Carroll makes the argument that it is, or rather, properly can be. I get where he is coming from. Art without boundaries results in a subject matter that is emptied of unique "artistic" content. Art is everything and nothing.



The moral criticism of art is making a comeback today (e.g, debating whether it is OK to purchase the Harry Potter books). Indeed, production houses and publishing houses have "sensitivity editors" - moral censors of content are back. Moreover, moralizing in art is making a comeback, often at the cost of entertainment.



It never entirely went away. It is interesting, for example, that Siskel objected strongly to ALIENS imperiling children (i.e, Newt), which he apparently felt was a strong enough norm as be a rule which should not be broken and that Siskel and Ebert morally objected to John Rambo doing so much property damage to that small town in First Blood.
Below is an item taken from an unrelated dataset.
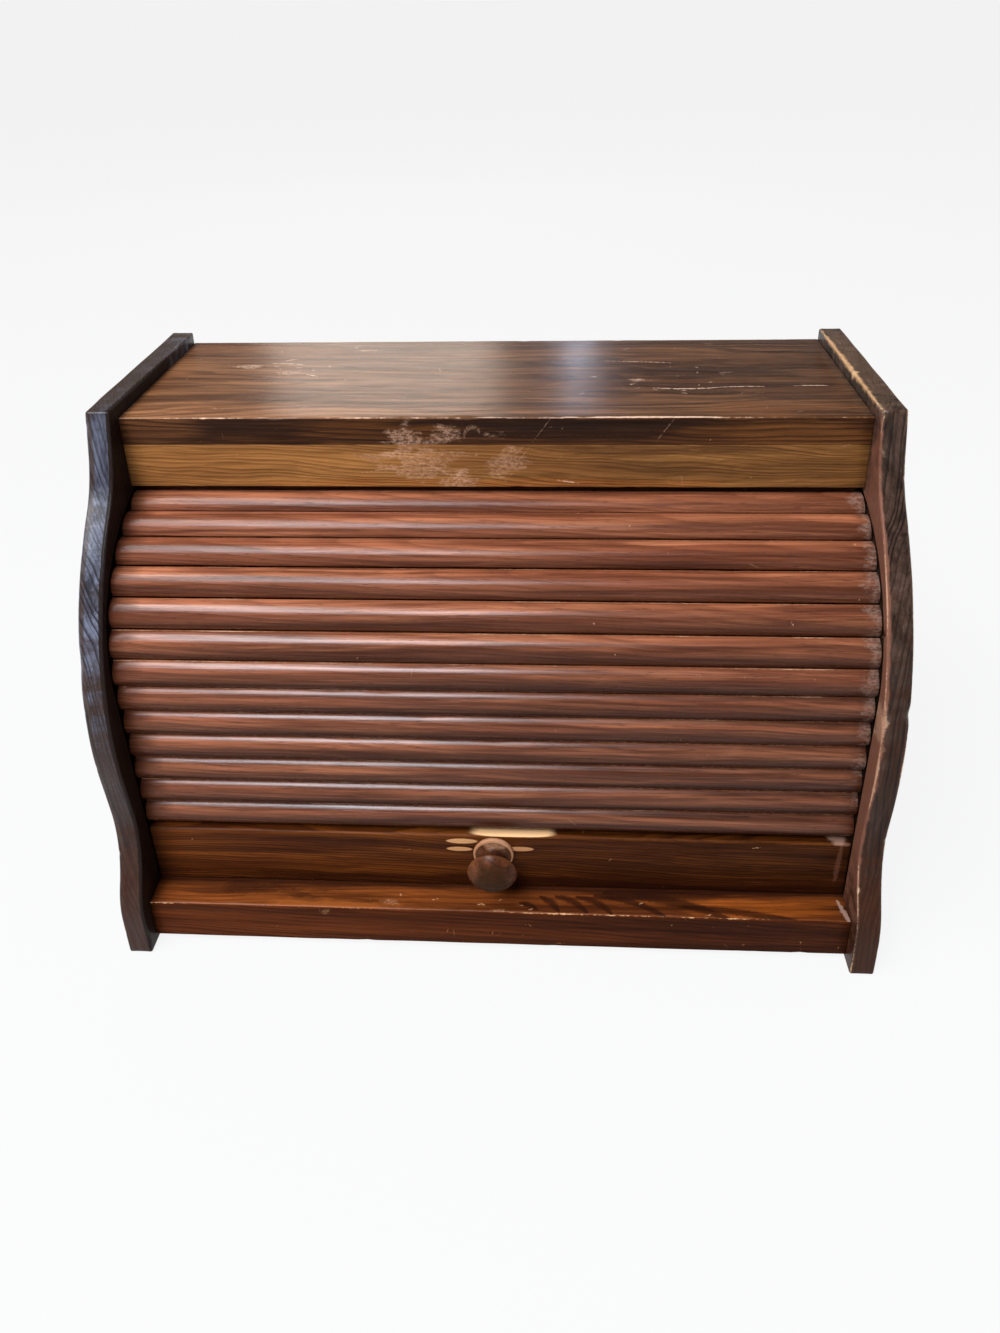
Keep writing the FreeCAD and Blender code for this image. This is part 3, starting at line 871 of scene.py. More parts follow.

Most people in this forum squirm when Birth of Nation or Triumph of the Will or when reconsidering Tarantino's copious use of the N-word, even if not batting an eye at Cannibal Holocaust.



Can a good song be an immoral song? Hitler, an immoral man, is noted to have been a great speaker. At what point does the perceived immorality of the form or the content of a work of art become relevant to it? My guess is that no consistent principle will be found and that it is simply a matter of the God and Devil terms of an age. We're always doing moral criticism, even when we claim not to be.